6. A heavy blanket of dust lies on everything inside and outside like a shroud. The plants and trees are bowed down under its weight,losing any semblance of green. The dust lies thick on my shelves and as I move it off it moves off to lurk malignantly somewhere else. It's a bad office colleague who likes to make trouble for you and you just have to live with it. No point in relocating the negative energy. Just wait for the cleansing rains.
7. Speaking of dust my car is permanently dirty. You can see kitty paw prints on it where the neighbourhood cats have had a jol. Children who should be in school learning to write practise their writing skills on my car. WASH ME! they implore. What's the point? Five minutes later it is just as dirty again.
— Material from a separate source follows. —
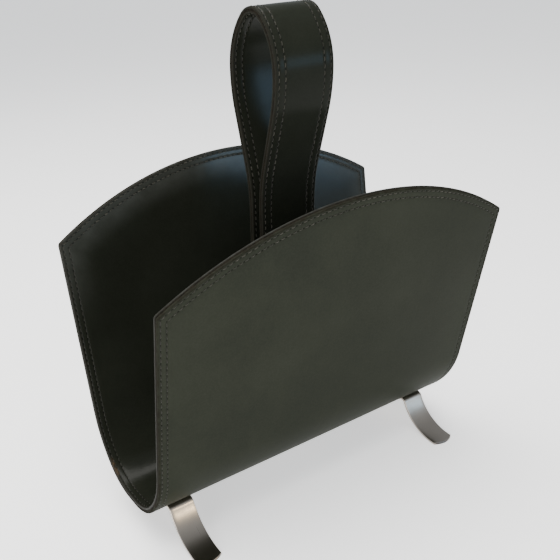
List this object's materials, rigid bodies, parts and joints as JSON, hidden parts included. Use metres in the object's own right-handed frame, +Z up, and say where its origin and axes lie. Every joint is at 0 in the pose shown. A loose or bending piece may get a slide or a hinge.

8. The car doors bite you when you touch them. The static built up over four months of zero moisture in the air means you get an electric shock from everything you touch. You nearly electrocute your loved ones every time you hug them, and vice versa. But it's worth it. People recommend rubbing hand cream on pantihose to stop your clothes from riding up your thighs (an interesting look). Your hair stands on end and needs expensive deep moisture treatments at the hairdresser.
9. Your skin becomes positively crocodilian. I woke up this morning and saw my face was puckered up all over like Tutankhamen's mummy! It took three applications of face cream to restore the elasticity. My hands permanently look like a dried-up river bed. It costs money to buy all this rich Clarins night cream that my skin will only reject in spring. My back permanently shivers from the dry skin between my shoulder blades. Applying moisturising lotions and potions also a painful process as the cold attacks your naked form. The dryness of a Highveld winter will quickly dehydrate you again.
10. Winter is depressing and the cold leads to an enormous appetite. Only in winter do you want to eat a large roast chicken with roast potatoes and gravy, followed by three slices of buttered bread and a large sticky pudding.
On the plus side? You get to eat nice things like oxtail and buttered parsnips, and wear tailored coats and gorgeous boots. You catch up on your reading, manage to do your taxes, plan a complete house revamp. I also love exercising when I am wrapped up warm. Soup is a wonderful thing and you actually have early nights ... but this winter is beginning to feel interminable, so I say roll on spring.